Warewulf is used to provision/boot a stateless VNFS. This VNFS is pretty heavy and between the VNFS and the config process by the time it gets to the ondemand step it has a fully installed CentOS with Gnome, KDE and XFCE and a wide assortment of relevant (to a bioinformatics oriented cluster) tool and devel packages.

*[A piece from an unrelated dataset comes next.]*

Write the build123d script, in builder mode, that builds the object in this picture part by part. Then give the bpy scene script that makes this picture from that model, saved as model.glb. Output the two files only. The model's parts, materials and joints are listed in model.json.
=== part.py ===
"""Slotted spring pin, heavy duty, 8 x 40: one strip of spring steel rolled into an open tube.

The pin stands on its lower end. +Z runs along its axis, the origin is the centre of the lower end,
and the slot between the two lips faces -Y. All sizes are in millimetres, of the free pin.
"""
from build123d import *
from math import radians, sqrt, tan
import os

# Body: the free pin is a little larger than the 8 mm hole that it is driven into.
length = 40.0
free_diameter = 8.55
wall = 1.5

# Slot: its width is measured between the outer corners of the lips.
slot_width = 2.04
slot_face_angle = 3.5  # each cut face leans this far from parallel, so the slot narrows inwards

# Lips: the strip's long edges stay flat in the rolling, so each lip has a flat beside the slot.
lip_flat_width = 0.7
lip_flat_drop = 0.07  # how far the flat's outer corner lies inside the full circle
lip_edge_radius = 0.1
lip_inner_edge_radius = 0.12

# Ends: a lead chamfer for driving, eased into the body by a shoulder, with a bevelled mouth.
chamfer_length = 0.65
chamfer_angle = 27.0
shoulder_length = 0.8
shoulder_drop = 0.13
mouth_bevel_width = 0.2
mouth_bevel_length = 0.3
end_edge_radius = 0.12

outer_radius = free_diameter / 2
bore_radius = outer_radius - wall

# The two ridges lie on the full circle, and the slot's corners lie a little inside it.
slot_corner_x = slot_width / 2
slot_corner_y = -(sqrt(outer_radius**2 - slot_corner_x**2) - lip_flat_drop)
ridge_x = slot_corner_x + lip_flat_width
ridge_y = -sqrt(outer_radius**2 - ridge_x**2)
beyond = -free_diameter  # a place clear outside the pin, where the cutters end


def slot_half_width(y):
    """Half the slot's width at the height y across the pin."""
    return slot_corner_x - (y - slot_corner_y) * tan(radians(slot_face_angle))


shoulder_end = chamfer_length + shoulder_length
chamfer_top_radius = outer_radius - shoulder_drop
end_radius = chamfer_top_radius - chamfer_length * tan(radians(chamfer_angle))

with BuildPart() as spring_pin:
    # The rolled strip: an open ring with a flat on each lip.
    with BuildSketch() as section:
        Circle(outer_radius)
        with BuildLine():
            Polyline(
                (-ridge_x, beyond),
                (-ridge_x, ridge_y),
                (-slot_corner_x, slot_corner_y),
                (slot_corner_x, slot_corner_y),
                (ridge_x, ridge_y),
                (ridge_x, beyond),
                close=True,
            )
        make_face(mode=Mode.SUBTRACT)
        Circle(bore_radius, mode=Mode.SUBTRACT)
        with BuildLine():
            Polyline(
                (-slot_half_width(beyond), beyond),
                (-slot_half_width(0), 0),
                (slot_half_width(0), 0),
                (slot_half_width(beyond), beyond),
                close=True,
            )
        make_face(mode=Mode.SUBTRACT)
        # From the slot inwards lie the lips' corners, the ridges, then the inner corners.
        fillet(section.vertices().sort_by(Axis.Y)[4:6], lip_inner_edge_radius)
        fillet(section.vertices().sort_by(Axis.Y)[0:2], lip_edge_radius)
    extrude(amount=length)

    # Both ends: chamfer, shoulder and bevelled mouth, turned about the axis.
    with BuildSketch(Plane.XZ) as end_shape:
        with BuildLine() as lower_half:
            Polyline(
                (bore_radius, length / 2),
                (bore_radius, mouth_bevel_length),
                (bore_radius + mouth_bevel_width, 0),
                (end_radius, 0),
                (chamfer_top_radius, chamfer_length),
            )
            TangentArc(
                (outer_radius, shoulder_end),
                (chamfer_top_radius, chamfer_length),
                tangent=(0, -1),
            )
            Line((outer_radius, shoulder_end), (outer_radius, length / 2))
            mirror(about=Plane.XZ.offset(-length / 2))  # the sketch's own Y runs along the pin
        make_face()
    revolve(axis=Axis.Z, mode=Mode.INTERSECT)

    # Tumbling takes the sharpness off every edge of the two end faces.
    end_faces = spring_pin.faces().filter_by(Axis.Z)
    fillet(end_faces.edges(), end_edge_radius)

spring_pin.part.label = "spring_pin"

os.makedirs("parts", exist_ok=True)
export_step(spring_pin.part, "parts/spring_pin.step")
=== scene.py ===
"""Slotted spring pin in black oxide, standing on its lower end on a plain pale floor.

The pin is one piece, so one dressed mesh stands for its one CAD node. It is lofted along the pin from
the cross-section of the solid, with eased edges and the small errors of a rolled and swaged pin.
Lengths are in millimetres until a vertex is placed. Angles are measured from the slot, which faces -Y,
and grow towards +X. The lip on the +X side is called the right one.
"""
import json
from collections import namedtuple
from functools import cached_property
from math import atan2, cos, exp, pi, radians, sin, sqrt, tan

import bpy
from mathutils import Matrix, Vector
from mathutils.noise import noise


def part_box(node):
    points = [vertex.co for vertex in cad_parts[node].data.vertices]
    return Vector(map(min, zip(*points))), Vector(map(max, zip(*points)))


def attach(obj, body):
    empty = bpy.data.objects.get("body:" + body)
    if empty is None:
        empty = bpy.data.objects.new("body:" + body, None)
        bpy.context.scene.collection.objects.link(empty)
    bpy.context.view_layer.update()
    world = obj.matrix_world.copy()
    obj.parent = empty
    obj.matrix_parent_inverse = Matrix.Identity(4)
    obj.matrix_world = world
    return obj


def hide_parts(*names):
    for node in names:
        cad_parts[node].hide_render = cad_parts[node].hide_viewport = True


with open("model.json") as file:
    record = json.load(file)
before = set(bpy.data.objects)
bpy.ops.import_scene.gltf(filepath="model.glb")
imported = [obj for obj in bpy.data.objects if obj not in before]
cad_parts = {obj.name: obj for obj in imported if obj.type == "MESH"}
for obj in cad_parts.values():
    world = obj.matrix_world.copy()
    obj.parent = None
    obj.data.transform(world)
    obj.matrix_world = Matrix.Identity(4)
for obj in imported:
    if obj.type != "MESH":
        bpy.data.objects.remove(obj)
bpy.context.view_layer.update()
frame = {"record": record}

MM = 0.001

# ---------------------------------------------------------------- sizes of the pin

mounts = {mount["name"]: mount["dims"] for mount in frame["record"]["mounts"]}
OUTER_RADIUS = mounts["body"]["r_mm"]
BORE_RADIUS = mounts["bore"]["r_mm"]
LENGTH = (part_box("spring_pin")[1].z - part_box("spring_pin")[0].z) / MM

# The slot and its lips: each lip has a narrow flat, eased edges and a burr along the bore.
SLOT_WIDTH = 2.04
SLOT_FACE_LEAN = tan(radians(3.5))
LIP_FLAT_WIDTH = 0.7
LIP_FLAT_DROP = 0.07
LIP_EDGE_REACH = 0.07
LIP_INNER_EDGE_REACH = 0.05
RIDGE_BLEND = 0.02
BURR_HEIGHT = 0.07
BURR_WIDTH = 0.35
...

The ondemand install does, basically (bash-like pseudo code):

# install if not here already 
rpm -q ondemand || yum -y install --nogpgcheck ${ondemand_repos} ondemand

# get all the config files we have modified from the defaults
for file in $list_of_config_files; do
  wget -O $file http://myconfighost/configs/$file
done

# get our local apps.
pushd /var/www/ood/apps/sys
for app in ${list_of_apps}; do
  svn co https://subversionserver/repos/apps/${app} 
done

# (re)start httpd24
/opt/ood/ood-portal-generator/sbin/update_ood_portal
systemctl enable httpd24-httpd.service httpd24-htcacheclean.service
systemctl stop httpd24-httpd.service httpd24-htcacheclean.service
sleep 4
systemctl start httpd24-httpd.service httpd24-htcacheclean.service

# This was configured earlier, restart here just to be safe.
systemctl restart shibd.service

On my test/dev ondemand host the current running config is after having it boot with 1.3 and then live-upgrade to 1.6 so it does have some old packages lying around, e.g.

# rpm -qa | grep -i passenger | sort
ondemand-passenger-5.3.7-2.el7.x86_64
rh-passenger40-2.0-8.el7.x86_64
rh-passenger40-libeio-4.19-3.el7.x86_64
rh-passenger40-libev-4.15-6.el7.x86_64
rh-passenger40-mod_passenger-4.0.50-9.el7.x86_64
rh-passenger40-passenger-4.0.50-9.el7.x86_64
rh-passenger40-rubygem-daemon_controller-1.2.0-2.el7.noarch
rh-passenger40-runtime-2.0-8.el7.x86_64

But does not suffer from the problems affecting the other ondemand host. This system only sees my testing though so if the problem is triggered by load I’d never see it here. Looking at my logs from a clean boot with 1.6 install, there are no other passenger versions getting pulled in, just the ondemand-passenger-5.3.7-2.el7.x86_64 package.

It occurred to me that perhaps having the old version of passenger there was somehow making it work, so I removed it from the test server but still can’t reproduce the problem there.

Continuing my random walk, I replaced the upstream version on my intel test server with my locally compiled-on-AMD-cpu version (just the ondemand-passenger rpm) and everything still worked on the Intel test server.

I replaced /opt/ood/ondemand/root/usr/lib64/passenger/support-binaries/PassengerAgent with a shell script to dump whatever args it is called with to logger then exec the real binary with the args, e.g.,

#!/bin/bash
echo $0 $* | logger -t OOD
exec /opt/ood/ondemand/root/usr/lib64/passenger/support-binaries/PassengerAgent.bin $*

Which results in this series of logged calls to PassengerAgent:

Jul 24 11:20:56 ondemandhost OOD: /opt/ood/ondemand/root/usr/lib64/passenger/support-binaries/PassengerAgent watchdog
Jul 24 11:20:56 ondemandhost OOD: /opt/ood/ondemand/root/usr/lib64/passenger/support-binaries/PassengerAgent core
Jul 24 11:20:56 ondemandhost OOD: /opt/ood/ondemand/root/usr/lib64/passenger/support-binaries/PassengerAgent spawn-env-setupper /tmp/passenger.spawn.XXXXRlV65A --before
Jul 24 11:20:56 ondemandhost OOD: /opt/ood/ondemand/root/usr/lib64/passenger/support-binaries/PassengerAgent spawn-env-setupper /tmp/passenger.spawn.XXXXRlV65A --after

Hopefully something in there is a clue? I’m going to do some more testing on the problem server this weekend, a clean install of 1.6 and then I’ll do a similar random walk trying the update disable, AMD compiled rpm and if none of that works I’ll try to capture how PassengerAgent is called and maybe can at least narrow it down to one of those invocations that is the problem.

~griznog